* [Goal of the exercise]: Can the data below be echoed back word for word?

━━━━━━━━━━

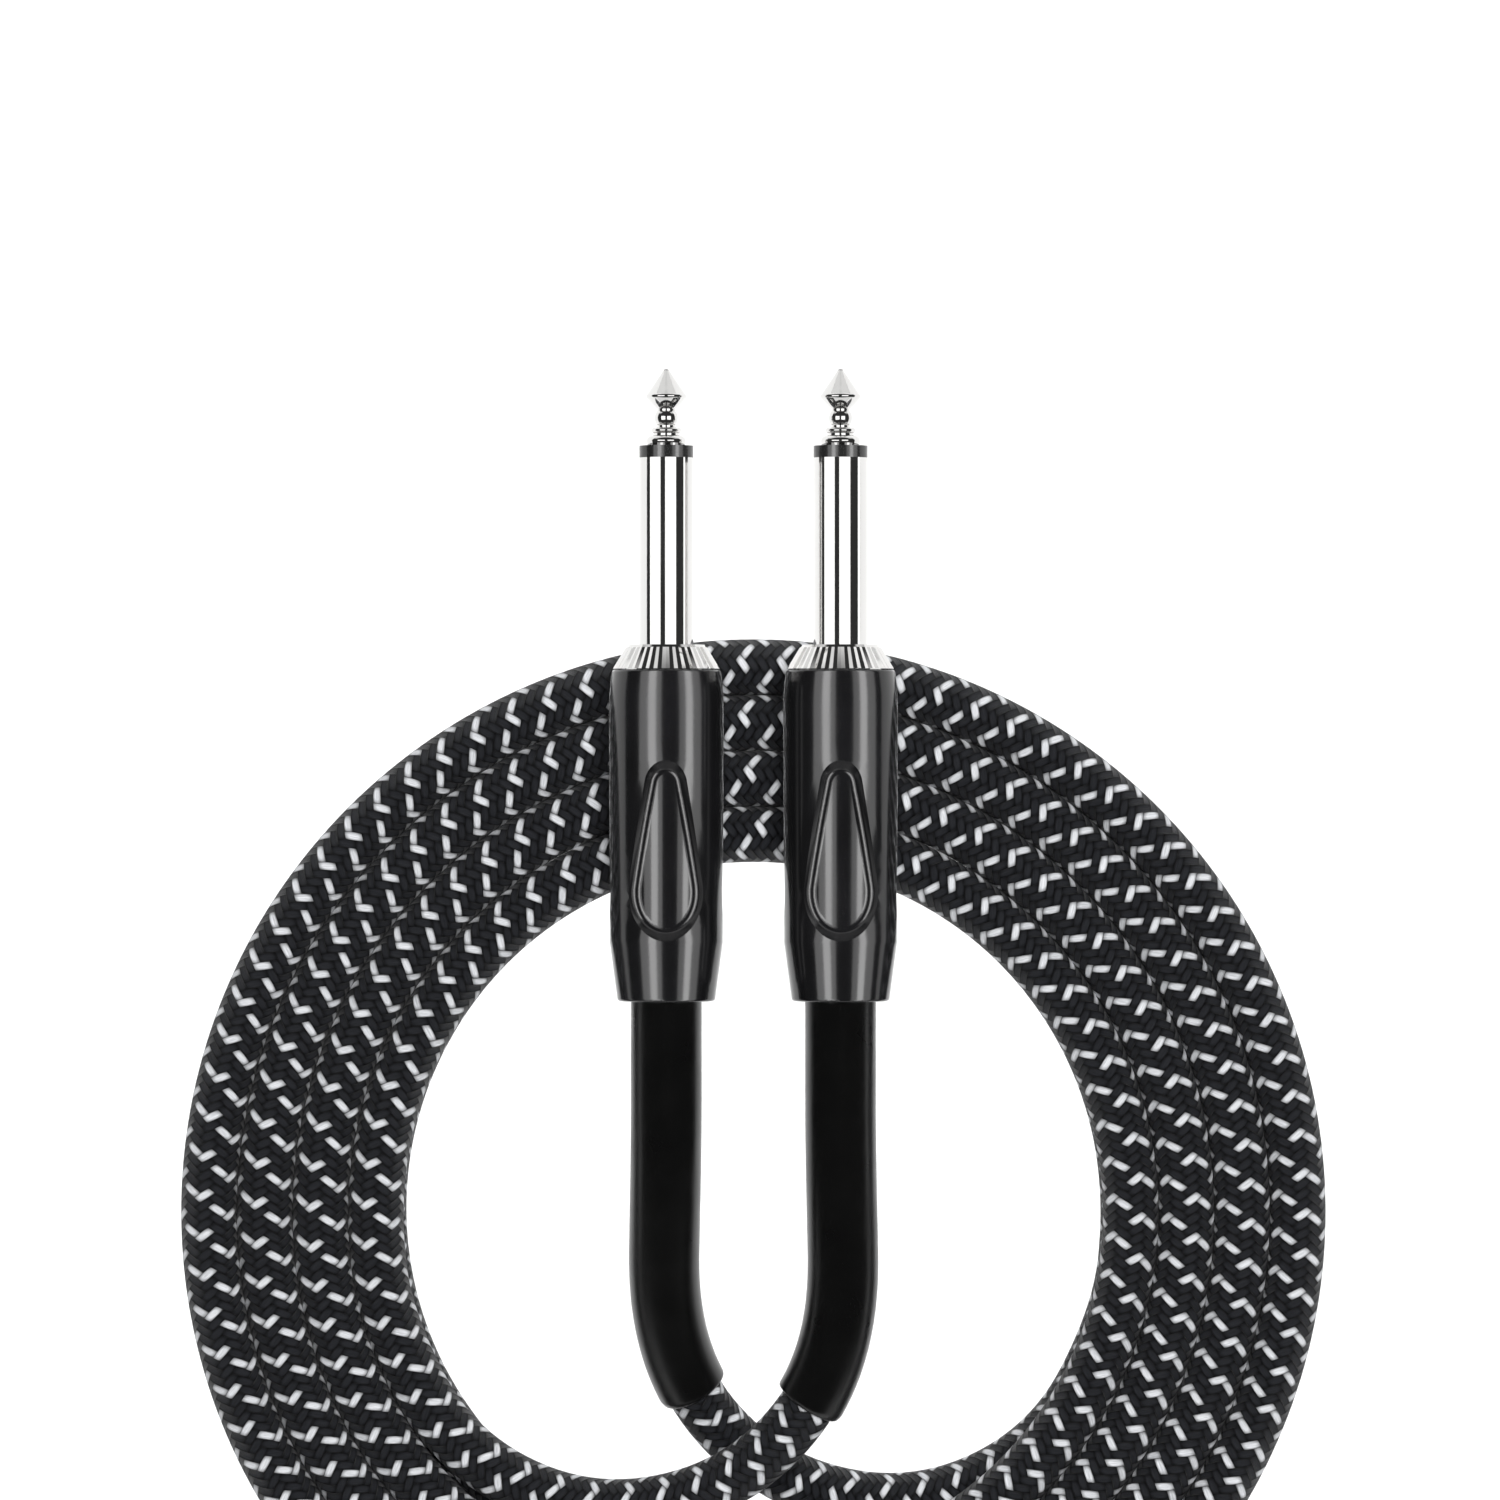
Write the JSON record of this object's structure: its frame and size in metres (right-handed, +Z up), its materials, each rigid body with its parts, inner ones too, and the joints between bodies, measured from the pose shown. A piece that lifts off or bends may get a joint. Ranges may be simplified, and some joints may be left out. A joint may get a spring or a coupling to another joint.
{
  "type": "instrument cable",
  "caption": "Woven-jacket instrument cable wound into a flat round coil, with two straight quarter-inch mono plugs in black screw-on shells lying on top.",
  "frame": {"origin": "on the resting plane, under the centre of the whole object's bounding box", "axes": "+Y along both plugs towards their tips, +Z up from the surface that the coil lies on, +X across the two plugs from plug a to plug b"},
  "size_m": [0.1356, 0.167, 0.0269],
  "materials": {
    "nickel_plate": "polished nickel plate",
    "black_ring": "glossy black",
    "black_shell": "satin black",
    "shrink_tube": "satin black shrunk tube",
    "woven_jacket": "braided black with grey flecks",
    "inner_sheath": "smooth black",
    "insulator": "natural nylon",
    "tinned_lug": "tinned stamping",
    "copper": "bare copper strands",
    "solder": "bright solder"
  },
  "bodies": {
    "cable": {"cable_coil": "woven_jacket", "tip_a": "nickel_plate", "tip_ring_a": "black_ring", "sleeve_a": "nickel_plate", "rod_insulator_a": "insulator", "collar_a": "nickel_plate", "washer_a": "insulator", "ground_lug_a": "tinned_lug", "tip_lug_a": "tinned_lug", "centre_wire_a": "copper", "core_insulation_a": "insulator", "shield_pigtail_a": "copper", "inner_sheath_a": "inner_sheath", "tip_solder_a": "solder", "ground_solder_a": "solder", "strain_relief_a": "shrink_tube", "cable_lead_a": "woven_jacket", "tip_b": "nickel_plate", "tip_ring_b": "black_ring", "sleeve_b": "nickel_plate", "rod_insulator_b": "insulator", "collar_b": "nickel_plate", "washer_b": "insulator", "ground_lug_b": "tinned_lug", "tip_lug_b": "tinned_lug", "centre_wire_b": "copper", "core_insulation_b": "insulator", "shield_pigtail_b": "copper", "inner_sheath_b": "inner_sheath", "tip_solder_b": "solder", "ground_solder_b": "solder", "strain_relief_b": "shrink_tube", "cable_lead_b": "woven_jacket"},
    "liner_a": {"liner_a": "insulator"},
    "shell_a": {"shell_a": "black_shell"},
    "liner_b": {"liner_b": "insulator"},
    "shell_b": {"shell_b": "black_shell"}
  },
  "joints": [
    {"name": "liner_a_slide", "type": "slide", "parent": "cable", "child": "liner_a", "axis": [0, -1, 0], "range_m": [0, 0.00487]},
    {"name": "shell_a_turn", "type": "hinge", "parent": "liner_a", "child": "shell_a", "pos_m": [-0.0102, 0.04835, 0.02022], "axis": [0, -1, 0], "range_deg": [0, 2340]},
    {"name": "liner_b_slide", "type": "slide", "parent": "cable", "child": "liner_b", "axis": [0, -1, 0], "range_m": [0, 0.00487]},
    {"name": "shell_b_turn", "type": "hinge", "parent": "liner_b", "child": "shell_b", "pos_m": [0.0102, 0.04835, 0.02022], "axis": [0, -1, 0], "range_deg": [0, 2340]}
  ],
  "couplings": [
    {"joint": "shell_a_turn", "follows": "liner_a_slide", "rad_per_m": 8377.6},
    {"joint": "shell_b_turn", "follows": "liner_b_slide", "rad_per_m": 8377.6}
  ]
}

━━━━━━━━━━

* [Exercise output]:
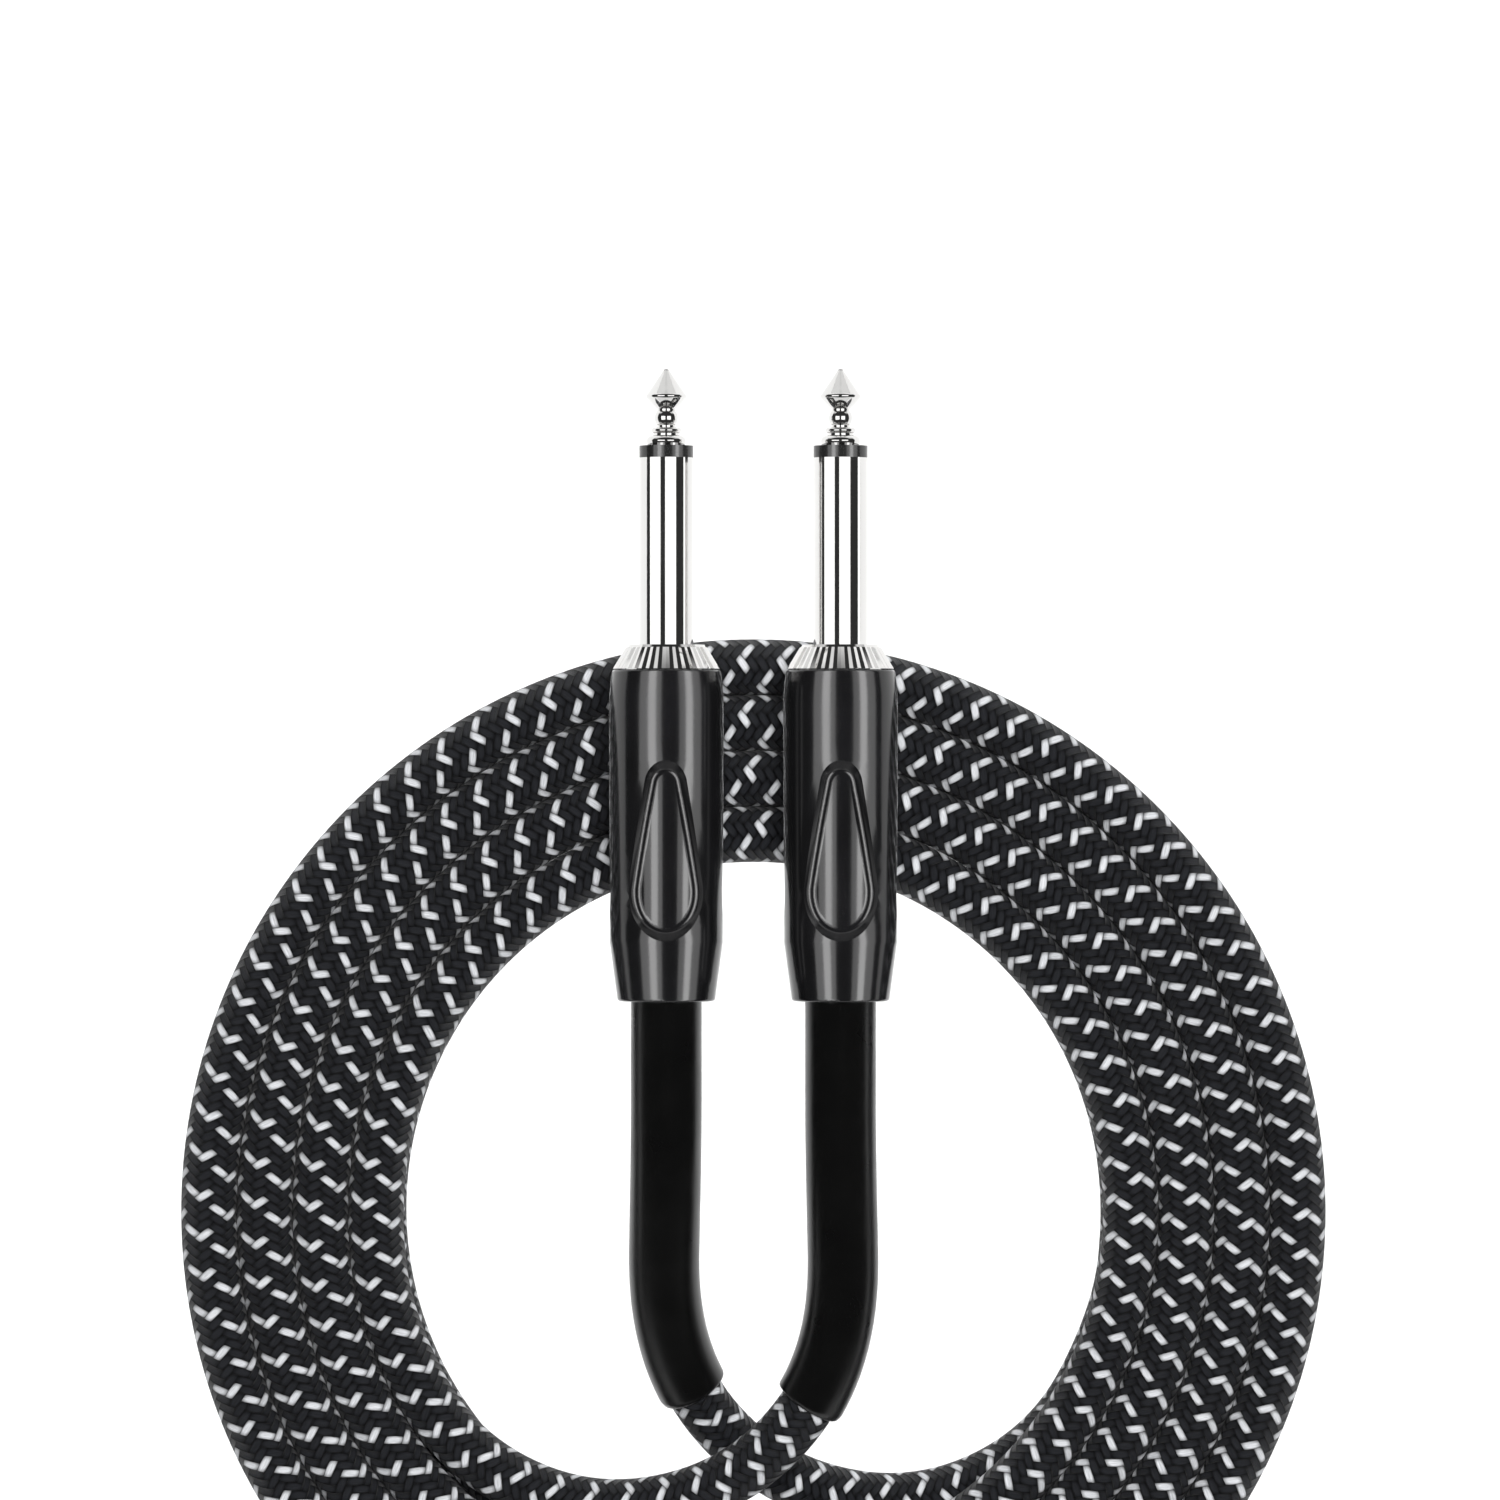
Write the JSON record of this object's structure: its frame and size in metres (right-handed, +Z up), its materials, each rigid body with its parts, inner ones too, and the joints between bodies, measured from the pose shown. A piece that lifts off or bends may get a joint. Ranges may be simplified, and some joints may be left out. A joint may get a spring or a coupling to another joint.
{
  "type": "instrument cable",
  "caption": "Woven-jacket instrument cable wound into a flat round coil, with two straight quarter-inch mono plugs in black screw-on shells lying on top.",
  "frame": {"origin": "on the resting plane, under the centre of the whole object's bounding box", "axes": "+Y along both plugs towards their tips, +Z up from the surface that the coil lies on, +X across the two plugs from plug a to plug b"},
  "size_m": [0.1356, 0.167, 0.0269],
  "materials": {
    "nickel_plate": "polished nickel plate",
    "black_ring": "glossy black",
    "black_shell": "satin black",
    "shrink_tube": "satin black shrunk tube",
    "woven_jacket": "braided black with grey flecks",
    "inner_sheath": "smooth black",
    "insulator": "natural nylon",
    "tinned_lug": "tinned stamping",
    "copper": "bare copper strands",
    "solder": "bright solder"
  },
  "bodies": {
    "cable": {"cable_coil": "woven_jacket", "tip_a": "nickel_plate", "tip_ring_a": "black_ring", "sleeve_a": "nickel_plate", "rod_insulator_a": "insulator", "collar_a": "nickel_plate", "washer_a": "insulator", "ground_lug_a": "tinned_lug", "tip_lug_a": "tinned_lug", "centre_wire_a": "copper", "core_insulation_a": "insulator", "shield_pigtail_a": "copper", "inner_sheath_a": "inner_sheath", "tip_solder_a": "solder", "ground_solder_a": "solder", "strain_relief_a": "shrink_tube", "cable_lead_a": "woven_jacket", "tip_b": "nickel_plate", "tip_ring_b": "black_ring", "sleeve_b": "nickel_plate", "rod_insulator_b": "insulator", "collar_b": "nickel_plate", "washer_b": "insulator", "ground_lug_b": "tinned_lug", "tip_lug_b": "tinned_lug", "centre_wire_b": "copper", "core_insulation_b": "insulator", "shield_pigtail_b": "copper", "inner_sheath_b": "inner_sheath", "tip_solder_b": "solder", "ground_solder_b": "solder", "strain_relief_b": "shrink_tube", "cable_lead_b": "woven_jacket"},
    "liner_a": {"liner_a": "insulator"},
    "shell_a": {"shell_a": "black_shell"},
    "liner_b": {"liner_b": "insulator"},
    "shell_b": {"shell_b": "black_shell"}
  },
  "joints": [
    {"name": "liner_a_slide", "type": "slide", "parent": "cable", "child": "liner_a", "axis": [0, -1, 0], "range_m": [0, 0.00487]},
    {"name": "shell_a_turn", "type": "hinge", "parent": "liner_a", "child": "shell_a", "pos_m": [-0.0102, 0.04835, 0.02022], "axis": [0, -1, 0], "range_deg": [0, 2340]},
    {"name": "liner_b_slide", "type": "slide", "parent": "cable", "child": "liner_b", "axis": [0, -1, 0], "range_m": [0, 0.00487]},
    {"name": "shell_b_turn", "type": "hinge", "parent": "liner_b", "child": "shell_b", "pos_m": [0.0102, 0.04835, 0.02022], "axis": [0, -1, 0], "range_deg": [0, 2340]}
  ],
  "couplings": [
    {"joint": "shell_a_turn", "follows": "liner_a_slide", "rad_per_m": 8377.6},
    {"joint": "shell_b_turn", "follows": "liner_b_slide", "rad_per_m": 8377.6}
  ]
}